Ich wünsche dir alles gute und immer ne Handbreit Wasser unterm Kiel. Sieht ganz so aus als wenn ich in Zukunft öffter mal nach Großenbrode fahren müsste.


----------



## Ace (16. Februar 2004)

Geil Björn#6


----------



## Pete (16. Februar 2004)

hi...ich hatte das boot seit einigen wochen unter beobachtung...war gespannt, ob er weiter runter gehen würde mit dem preis...einmal hatte er es schon getan...
kumpel mozart und ich waren arg am überlegen...na, egal, nu hats einer bekommen, der seinen wert sicher zu schätzen und zu pflegen wissen wird...
richtig geiles teil, mein lieber...ich hoffe, dich mal als matrose begleiten zu können...

kommst du nach berlin? bin n büschen neugierig..wegen des preises...


----------



## leguan8 (16. Februar 2004)

Jörg ich hoffe doch das Du mal nach Großenbrode kommst zum fischen mit Franky und mir.

Mathias kennst du das Boot und den ehemaliegen Besitzer?


----------



## Ace (16. Februar 2004)

Das Boot bzw. eher den Bootstyp kenne ich vom ansehen...mehr aber auch nicht.

Vor allem die Ausstattung ist genial...und dann für den Preis.


----------



## ollidi (16. Februar 2004)

Gratuliere Björn. :m
Damit wirst Du wohl eine Menge Spaß haben. Hast Du wirklich was feines gekauft. :m
Wann machen wir denn die Schiffstaufe??? Oder macht man das nur bei einem neuen Boot???? :q


----------



## leguan8 (16. Februar 2004)

Olli das gibt es nur bei einem neuen Boot.

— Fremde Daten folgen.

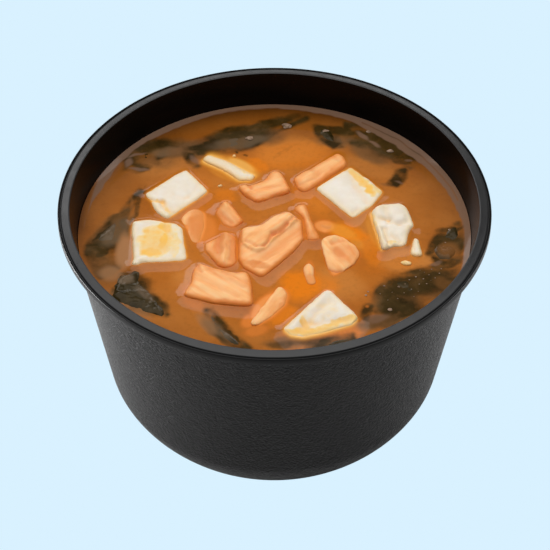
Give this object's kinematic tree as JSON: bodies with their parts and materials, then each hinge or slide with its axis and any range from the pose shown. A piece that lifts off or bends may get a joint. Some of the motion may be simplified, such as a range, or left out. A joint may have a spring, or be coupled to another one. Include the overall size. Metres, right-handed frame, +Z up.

Mathias, es hätte ja sein können, da ihr ja öfter in Großenbrode seit, und es eigentlich schon seit Jahren dort liegt.


----------



## JonasH (16. Februar 2004)

HAbe keine Ahnung von Booten, aber sieht echt 1A aus!


----------



## ollidi (16. Februar 2004)

Schade Björn. Dacht wir können eine kleine Party am Boot machen. Dann gibt das halt eine Einweihungsparty oder Boatwarming-Party. :q


----------



## Jirko (16. Februar 2004)

mönsch björn, da kann man dir ja nur herzlichst gratulieren zu deinem neuen schmuckstück... primstens #6

PS: kannst richtig stolz sein björn, hat nicht jeder das glück direkt an der küste zu wohnen und dann noch solch ein feines boot mit allem zubehör sein eigen zu nennen #6 freu mich ganz dolle für dich #h


----------



## leguan8 (16. Februar 2004)

ich glaube jirko du brauchst mal ne neue landkarte. ich wohne in niedersachen 40 km südlich von bremen. es sind 2,5 stundnen fahrt bis zum boot. leider! aber ich denke wir machen mal ne tour zusammen. bis die tage in berlin.


----------



## ralle (16. Februar 2004)

Ja ja Pete hast recht das Boot wurde schon eine ganz Weile angeboten.  Hatte es auch schon länger beobachtet . Bin zwar kein Kaufinterresent aber man sollte die Augen überall haben.

@ leguan8
Klasse Teil welches Du dir zugelegt hast.  Gratuliere !! 
Wenn ich nur näher am Wasser wohnen würde!!

Falls du mal nen Mitfahrer suchst ???? oder Anschieber


----------



## Tiffy (16. Februar 2004)

Joh bis in Bärlin 

Da kannste einen ausgeben  :q

Hast Dir was feines gekauft. Glückwunsch :m

Großenbrode passt ganz gut. Wieder einer mehr fürs Bootsanglertreffen #h


----------



## langelandsklaus (16. Februar 2004)

Björn, herzlichen Glückwunsch zum neuen Boot und immer ne Hand breit Wasser unterm Kiel ! 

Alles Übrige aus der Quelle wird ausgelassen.